▶ **Task instructions**:
Extract every line of the material that holds the string "parts".

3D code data
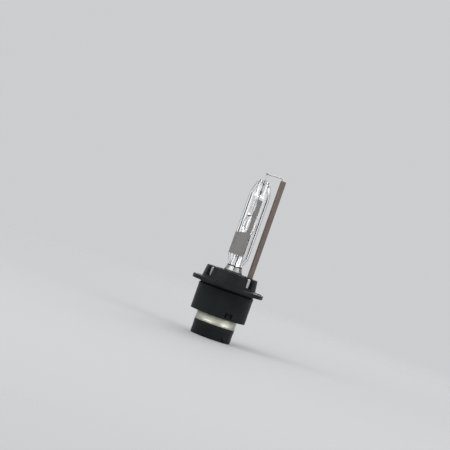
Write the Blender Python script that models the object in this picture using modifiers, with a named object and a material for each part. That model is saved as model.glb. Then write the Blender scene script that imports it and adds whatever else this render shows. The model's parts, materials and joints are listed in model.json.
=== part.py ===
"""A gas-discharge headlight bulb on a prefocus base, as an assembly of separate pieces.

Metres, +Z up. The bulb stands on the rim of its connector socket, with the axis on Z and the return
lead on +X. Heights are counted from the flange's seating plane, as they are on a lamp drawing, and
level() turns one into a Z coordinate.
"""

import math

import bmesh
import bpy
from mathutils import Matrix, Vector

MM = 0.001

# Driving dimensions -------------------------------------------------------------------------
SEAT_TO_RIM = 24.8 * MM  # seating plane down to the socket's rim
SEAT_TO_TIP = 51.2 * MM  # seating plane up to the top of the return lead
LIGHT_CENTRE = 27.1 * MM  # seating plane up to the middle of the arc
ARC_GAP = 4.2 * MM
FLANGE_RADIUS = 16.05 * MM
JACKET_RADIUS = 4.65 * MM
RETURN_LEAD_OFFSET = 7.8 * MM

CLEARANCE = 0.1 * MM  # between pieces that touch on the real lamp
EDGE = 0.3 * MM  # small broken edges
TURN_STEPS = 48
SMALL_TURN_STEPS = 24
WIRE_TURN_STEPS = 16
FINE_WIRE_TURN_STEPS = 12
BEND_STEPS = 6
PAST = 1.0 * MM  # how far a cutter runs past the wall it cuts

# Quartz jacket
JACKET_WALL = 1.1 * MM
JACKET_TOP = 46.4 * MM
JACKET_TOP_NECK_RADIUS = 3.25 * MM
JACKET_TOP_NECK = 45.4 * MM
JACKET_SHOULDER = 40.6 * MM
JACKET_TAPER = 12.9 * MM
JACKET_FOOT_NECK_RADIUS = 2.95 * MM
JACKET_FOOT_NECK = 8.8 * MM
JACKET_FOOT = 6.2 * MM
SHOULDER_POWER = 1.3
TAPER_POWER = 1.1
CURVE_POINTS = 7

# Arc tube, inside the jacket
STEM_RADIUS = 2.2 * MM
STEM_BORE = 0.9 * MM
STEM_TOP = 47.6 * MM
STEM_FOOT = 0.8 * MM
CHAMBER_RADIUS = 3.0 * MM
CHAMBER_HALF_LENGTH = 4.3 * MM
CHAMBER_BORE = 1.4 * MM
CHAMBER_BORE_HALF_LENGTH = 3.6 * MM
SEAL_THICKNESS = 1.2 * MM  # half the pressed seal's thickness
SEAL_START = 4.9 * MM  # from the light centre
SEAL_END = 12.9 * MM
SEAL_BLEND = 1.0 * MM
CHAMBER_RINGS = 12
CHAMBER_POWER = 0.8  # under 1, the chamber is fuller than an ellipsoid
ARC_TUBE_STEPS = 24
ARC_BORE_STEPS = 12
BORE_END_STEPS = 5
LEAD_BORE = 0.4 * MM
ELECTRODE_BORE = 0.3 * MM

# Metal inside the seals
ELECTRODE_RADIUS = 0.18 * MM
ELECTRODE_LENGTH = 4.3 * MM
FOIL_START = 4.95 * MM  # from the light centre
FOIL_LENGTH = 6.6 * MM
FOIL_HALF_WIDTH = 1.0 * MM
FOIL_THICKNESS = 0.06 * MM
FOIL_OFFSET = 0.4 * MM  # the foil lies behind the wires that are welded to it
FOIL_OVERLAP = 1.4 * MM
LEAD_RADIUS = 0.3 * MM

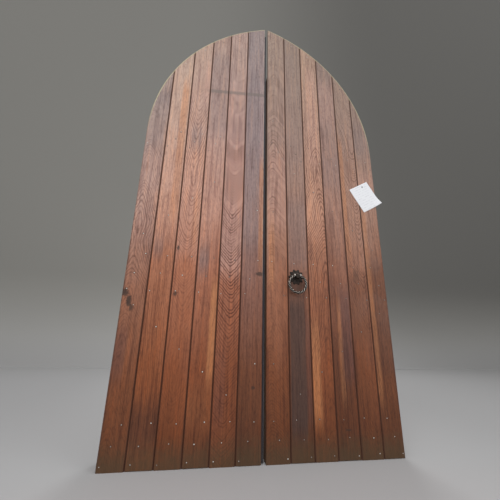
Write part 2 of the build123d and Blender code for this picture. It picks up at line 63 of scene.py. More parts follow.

▶ **Output**:
Write the Blender Python script that models the object in this picture using modifiers, with a named object and a material for each part. That model is saved as model.glb. Then write the Blender scene script that imports it and adds whatever else this render shows. The model's parts, materials and joints are listed in model.json.
Write part 2 of the build123d and Blender code for this picture. It picks up at line 63 of scene.py. More parts follow.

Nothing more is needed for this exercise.